Agenda item

Financial Update - Quarter 1 2022/23

Minutes:

The Interim Director of Finance introduced the report and stated that it had been written before the intervention had begun, which was why the intervention was only briefly mentioned. He explained that the situation was moving quickly, but the Quarter 2 2022/23 finance report would include more detail on the situation, and would outline any capital loss and wider impacts, for example the Minimum Revenue Position. He stated that the financial position was fluctuating, which meant that there was currently a limited level of certainty, but regular reports would be brought forward to ensure regular monitoring.

The Interim Director of Finance felt that some service pressures within the Council were significant, but the Council and commissioners were working through a variety of solutions to these pressures that could be implemented next year. He stated that in the short-term, there was a pressure to balance the 2022/23 budget, but explained that this had been a challenge before the commissioners had started working with Thurrock. He explained that some of these pressures were being seen at a national level, for example pressures within Adults Social Care and Children’s Social Care, although stated that this pressure was at a lower level compared to previous years. He added that there were also service pressures in areas such as home to school transport and employee cost pressures. He summarised and stated that the commissioners were working with the Council to assess the financial position and the Minimum Revenue Position (MRP).

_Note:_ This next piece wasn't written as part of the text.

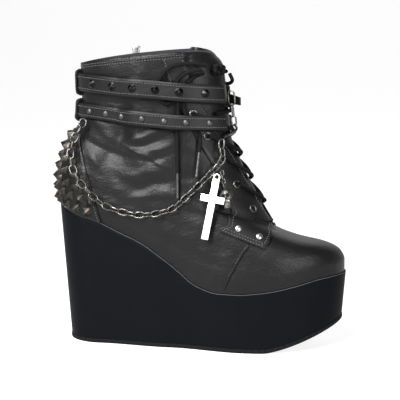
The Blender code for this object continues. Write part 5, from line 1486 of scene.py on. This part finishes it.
class BOOT_OT_chain(bpy.types.Operator):
    """Swag chain, the rings and clasp that join the straps, and both pendants"""
    bl_idname = "boot.chain"
    bl_label = "Chain and pendants"

    def execute(self, context):
        bm = bmesh.new()
        line = spline_points([outside(x, z, out) for x, z, out in CHAIN], 0.0015)
        links_along(bm, line, LINK)
        dressed(bm, "chain_links", "gunmetal", "root", ["chain"], 60)
        bm = bmesh.new()
        for place, tall, wide, roll in FRONT_RINGS:
            link_ring(bm, Vector(outside(*place)), (0.12, 0, -1), (0, -1, 0), roll, (tall, wide, RING_WIRE))
        clasp = spline_points([outside(*place) for place in CLASP], 0.0008)
        round_rod(bm, clasp, RING_WIRE * 0.72, 12)
        dressed(bm, "clasp_rings", "gunmetal", "root", ["clasp"], 60)
        self.cross()
        self.skull()
        return {"FINISHED"}

    def cross(self):
        top = Vector(outside(*CROSS_PLACE))
        across, down, face = leaning_frame(CROSS_LEAN)
        half, arm = CROSS_WIDTH / 2, CROSS_BAR / 2
        low, high = CROSS_ARM_DOWN - half, CROSS_ARM_DOWN + half
        outline = (
            (-half, 0.0), (half, 0.0), (half, low), (arm, low), (arm, high), (half, high),
            (half, CROSS_LENGTH), (-half, CROSS_LENGTH), (-half, high), (-arm, high), (-arm, low), (-half, low),
        )
        bm = bmesh.new()
        flat_plate(bm, outline, CROSS_THICK, top, across, down, face, 0.00018, 2)
        bail = [
            top + down * (CROSS_RING * math.cos(a) - CROSS_RING * 0.8) + across * CROSS_RING * math.sin(a)
            for a in np.linspace(0, 2 * math.pi, 30, endpoint=False)
        ]
        round_rod(bm, bail, LINK[2] / 2, 10, closed=True)
        dressed(bm, "cross_pendant", "bright", "cross", ["cross"], 35)

    def skull(self):
        top = Vector(outside(*SKULL_PLACE))
        across, down, face = leaning_frame(SKULL_LEAN)
        centre = top + down * SKULL_DOWN
        bm = bmesh.new()
        bmesh.ops.create_uvsphere(bm, u_segments=72, v_segments=54, radius=1.0)
        hollows = set()
        for v in bm.verts:
            x, y, z = v.co
            wide = SKULL_WIDTH / 2 * (1 - 0.12 * max(0.0, -z))
            dent = 0.0
            for px, pz, reach, deep in SKULL_HOLLOWS:
                dent += deep * math.exp(-(((x - px) / reach) ** 2 + ((z - pz) / reach) ** 2) ** 1.5) * (y > 0)
            brow = 0.10 * math.exp(-(((z - 0.20) / 0.10) ** 2)) * math.exp(-((x / 0.7) ** 2)) * (y > 0)
            cheek = 0.09 * math.exp(-(((abs(x) - 0.58) / 0.18) ** 2 + ((z + 0.42) / 0.14) ** 2)) * (y > 0)
            y = y * (1 - dent * 1.2 + brow + cheek)
            if dent > 0.15:
                hollows.update(v.link_faces)
            v.co = centre + across * x * wide * (1 + cheek)
            v.co += face * y * SKULL_WIDTH * 0.34 - down * z * SKULL_WIDTH / 2
        for face_k in hollows:
            face_k.material_index = 1
        jaw_half = SKULL_WIDTH * 0.30
        jaw = ((-jaw_half, 0.0), (jaw_half, 0.0), (jaw_half * 0.8, SKULL_JAW), (-jaw_half * 0.8, SKULL_JAW))
        chin = centre + down * SKULL_WIDTH * 0.34
        flat_plate(bm, jaw, SKULL_WIDTH * 0.42, chin, across, down, face, 0.0012, 4)
        for k in range(6):
            at = centre + down * SKULL_WIDTH * 0.54 + across * (k - 2.5) * TOOTH_PITCH + face * SKULL_WIDTH * 0.205
            made = Matrix.Translation(at) @ Matrix((across, down, face)).transposed().to_4x4()
            bmesh.ops.create_uvsphere(bm, u_segments=8, v_segments=6, radius=1.0,
                                      matrix=made @ Matrix.Diagonal((0.00050, 0.0011, 0.0005, 1)))
        size = (SMALL_LINK, SMALL_LINK * 0.68, SMALL_LINK * 0.17)
        line = np.array([top + down * (SKULL_DOWN - SKULL_WIDTH * 0.48) * t for t in np.linspace(0, 1, 12)])
        links_along(bm, line, size, 0.3)
        dressed(bm, "skull_pendant", ["gunmetal", "dark"], "skull", ["skull"], 50)


class BOOT_OT_zip(bpy.types.Operator):
    """Zip on the inner side with its teeth, slider and pull tab"""
    bl_idname = "boot.zip"
    bl_label = "Zip"

    def execute(self, context):
        size = context.scene.boot_sizes
        angle, up, side = along_line(ZIP_LINE, ZIP_WIDTH, 60, 1.0)
        overlay("zip_tape", angle, up, side, ZIP_THICK * 0.5, "lining", ["zip_teeth"], bevel=0.0001)
        line, normals = line_on(ZIP_LINE, 1.0, CURVE_GAP + ZIP_THICK * 0.55, size.tooth / 2)
        bm = bmesh.new()
        for k in range(1, len(line) - 1):
            along = Vector(line[k + 1] - line[k - 1]).normalized()
            matrix = facing(line[k], normals[k], along)
            matrix = matrix @ Matrix.Translation((0.0006 * (-1) ** k, 0, 0)) @ Matrix.Diagonal(ZIP_TOOTH)
            bmesh.ops.create_cube(bm, size=1.0, matrix=matrix)
        dressed(bm, "zip_row", "nickel", "root")
        x, z = ZIP_LINE[-1]
        angle, up = locate(x, z, 1.0)
        normal = Vector(upper_normal(angle, up, np.asarray(1.0)))
        top = Vector(off_upper(angle, up, np.asarray(1.0), CURVE_GAP)) + Vector((0, 0, GAP + SLIDER_TALL / 2))
        face = Vector((normal.x, normal.y, 0)).normalized()
        across = Vector((0, 0, 1)).cross(face)
        down = Vector((0, 0, -1))
        at = top + face * SLIDER_THICK / 2
        half = SLIDER_WIDE / 2
        tall = SLIDER_TALL / 2
        outline = ((-half, -tall), (half, -tall), (half * 0.7, tall), (-half * 0.7, tall))
        bm = bmesh.new()
        flat_plate(bm, outline, SLIDER_THICK, at, across, down, face, 0.0010, 3)
        dressed(bm, "zip_slider_body", "nickel", "root", ["zip_slider"], 40)
        pull = at + face * (SLIDER_THICK / 2 + GAP + PULL_THICK / 2)
        tab = PULL_WIDE / 2
        outline = (
            (-tab * 0.7, 0), (tab * 0.7, 0), (tab, PULL_LONG * 0.75), (tab * 0.6, PULL_LONG),
            (-tab * 0.6, PULL_LONG), (-tab, PULL_LONG * 0.75),
        )
        bm = bmesh.new()
        flat_plate(bm, outline, PULL_THICK, pull, across, down, face, 0.0004, 3)
        dressed(bm, "zip_pull_tab", "nickel", "zip_pull", ["zip_pull"], 40)
        return {"FINISHED"}


class BOOT_OT_stage(bpy.types.Operator):
    """Pale floor and backdrop, soft lights and the camera"""
    bl_idname = "boot.stage"
    bl_label = "Stage"

    def execute(self, context):
        scene = context.scene
        stage = scene.boot_stage
        bm = bmesh.new()
        sheet = Matrix.Translation((0, PAPER_END - PAPER_HALF, 0))
        bmesh.ops.create_grid(bm, x_segments=1, y_segments=1, size=PAPER_HALF, matrix=sheet)
        far = [e for e in bm.edges if all(v.co.y > PAPER_END - 0.1 for v in e.verts)]
        grown = bmesh.ops.extrude_edge_only(bm, edges=far)["geom"]
        raised = [v for v in grown if isinstance(v, bmesh.types.BMVert)]
        bmesh.ops.translate(bm, vec=(0, 0, PAPER_END), verts=raised)
        bend = [e for e in bm.edges if all(v.co.y > PAPER_END - 0.1 and v.co.z < 0.1 for v in e.verts)]
        bmesh.ops.bevel(bm, geom=bend, offset=1.6, segments=16, profile=0.5, affect="EDGES", material=-1)
        mesh = bpy.data.meshes.new("studio_floor")
        bm.to_mesh(mesh)
        bm.free()
        mesh.shade_smooth()
        floor = bpy.data.objects.new("studio_floor", mesh)
        scene.collection.objects.link(floor)
        paper = Finish("studio_paper", Roughness=0.6, Specular_IOR_Level=0.3)
        paper.shader.inputs["Base Color"].default_value = (0.30, 0.30, 0.30, 1)
        paper.shader.inputs["Emission Color"].default_value = (1, 1, 1, 1)
        paper.shader.inputs["Emission Strength"].default_value = stage.paper
        mesh.materials.append(paper.made)
        world = bpy.data.worlds.new("studio")
        world.use_nodes = True
        world.node_tree.nodes["Background"].inputs["Color"].default_value = (1, 1, 1, 1)
        world.node_tree.nodes["Background"].inputs["Strength"].default_value = stage.world
        scene.world = world
        for name, place, target, wide in LIGHTS:
            light = bpy.data.lights.new(name + "_light", "AREA")
            light.size = wide
            light.energy = getattr(stage, name)
            made = bpy.data.objects.new(name + "_light", light)
            made.location = place
            made.rotation_euler = (Vector(place) - Vector(target)).to_track_quat("Z", "Y").to_euler()
            scene.collection.objects.link(made)
        yaw, dip = (math.radians(turn) for turn in CAMERA_TURNS)
        camera = bpy.data.cameras.new("camera")
        camera.sensor_width = 36.0
        camera.lens = CAMERA_LENS
        camera.shift_x, camera.shift_y = CAMERA_SHIFT
        camera.clip_end = 30.0
        made = bpy.data.objects.new("camera", camera)
        made.location = CAMERA_PLACE
        back = Vector((math.sin(yaw) * math.cos(dip), -math.cos(yaw) * math.cos(dip), math.sin(dip)))
        made.rotation_euler = back.to_track_quat("Z", "Y").to_euler()
        scene.collection.objects.link(made)
        scene.camera = made
        scene.view_settings.view_transform = "Standard"
        return {"FINISHED"}


class BOOT_PT_panel(bpy.types.Panel):
    """The boot's pieces"""
    bl_idname = "BOOT_PT_panel"
    bl_label = "Wedge boot"
    bl_space_type = "VIEW_3D"
    bl_region_type = "UI"
    bl_category = "Wedge boot"

    def draw(self, context):
        for group in (context.scene.boot_sizes, context.scene.boot_colours, context.scene.boot_stage):
            for name in group.__annotations__:
                self.layout.prop(group, name)
        for operator in OPERATORS:
            self.layout.operator(operator.bl_idname)


OPERATORS = (
    BOOT_OT_stage, BOOT_OT_upper, BOOT_OT_sole, BOOT_OT_tongue, BOOT_OT_overlays, BOOT_OT_straps, BOOT_OT_eyelets,
    BOOT_OT_lace, BOOT_OT_chain, BOOT_OT_zip,
)
GROUPS = {"boot_sizes": BootSizes, "boot_colours": BootColours, "boot_stage": StageSettings}


def register():
    for name, group in GROUPS.items():
        bpy.utils.register_class(group)
        setattr(bpy.types.Scene, name, PointerProperty(type=group))
    for made in (*OPERATORS, BOOT_PT_panel):
        bpy.utils.register_class(made)


def unregister():
    for made in (*OPERATORS, BOOT_PT_panel):
        bpy.utils.unregister_class(made)
    for name, group in GROUPS.items():
        delattr(bpy.types.Scene, name)
        bpy.utils.unregister_class(group)


def main():
    register()
    for name in ("stage", "upper", "sole", "tongue", "overlays", "straps", "eyelets", "lace", "chain", "zip"):
        getattr(bpy.ops.boot, name)()
    bpy.context.view_layer.update()


if __name__ == "__main__":
    main()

Councillor Muldowney felt that refinancing debt at a higher interest rate might have implications on services already experiencing budgetary pressures. She asked if other pressures, such as an increase in inflation which was currently at approximately 10%, would affect the Council. She also asked how the Council would cover the cost of rising inflation, as central government had not committed to covering this rise. The Interim Director of Finance explained that central government would be providing a funding indication at the end of October, which would be finalised in December. The Interim Director of Finance added that a service review had started at the beginning of the year, which had identified service pressures and was working to reduce these. He stated that at the beginning of the financial year, there had been a budget gap of £13million, and explained that £9million of funding to bridge this gap had been agreed, and £3million was in the process of being agreed. He explained that the Council were in the process of setting the budget for 2023/24 with the commissioners, although DHLUC needed to fully understand the scale of the problem before they could act. He explained that any savings made needed to be sustainable and deliverable to ensure that statutory services were maintained. He added that the commissioners would be working with Thurrock for three years. Councillor Muldowney questioned how long the issues would take to resolve, as the approximate figure appeared to be 20 years. The Interim Director of Finance explained that the Council, commissioners and DHLUC were working to find a sustainable solution, but 20 years was the usual first approximation. He explained that this was a historic methodology and could therefore be longer or shorter.

Councillor Kent highlighted the budget presented to Council in February 2022, which outlined that £3million of reserves would be used to bridge the gap. He queried if this figure was still correct. The Interim Director of Finance stated the reserves outlined in February 2022 still needed to be used, but additional service specific reserves would also need to be used, for example the Adult Social Care reserves, to support the service as there was significant demand. Councillor Kent queried how the home to school transport service would be affected, as he felt that some young people were no longer able to access this service, particularly those young people with special educational needs and disabilities. The Interim Director of Finance explained that home to school transport was experiencing pressures due to an increased caseload as there were now more SEND facilities in Thurrock. He stated that the rules and regulations regarding home to school transport were specific, and Thurrock had to meet their statutory duty, which meant Thurrock had limited control over who to offer the service. He explained that this budget was funded through the general fund, rather than the Dedicated Schools Grant. The Interim Director of Finance stated that although it was a statutory duty, the Council periodically reviewed the service. Councillor Kent felt that asset sales were not a sustainable way of increasing income, and asked if the £3.3million of asset sales in the budget had been achieved. The Interim Director of Finance confirmed that the asset sale figure of £3.3million had been achieved.

Councillor Kent highlighted that this was the first public meeting that had discussed the intervention, and sought clarity on how the Council had reached this position. He felt that Members had little understanding of the finance and investment strategy, but felt that an apology should be issued to residents and Members. Councillor Muldowney echoed Councillor Kent and felt that the investment strategy and Council finances needed to be thoroughly scrutinised, and questions asked. The Portfolio Holder for Finance stated that the Council would now be trying to bring forward as much information as possible to Committee’s and Members to ensure increased transparency. He stated that the Council were still trying to find out how the financial situation had occurred, and this would not be reported on until the BV report in January 2023. He commented that reports or briefing notes would be brought forward regularly so all Councillors could see the process and make decisions.

RESOLVED: That the Committee:

1. Noted the Department of Levelling Up, Housing and Communities have put an intervention package in place and nominated Essex County Council as the Commissioners as set out in Section 2.

2. Commented on the forecast revenue and capital outturn positions for 2022/23.

3. Noted that additional action will be required to identify further savings to manage the reported General Fund budget pressures.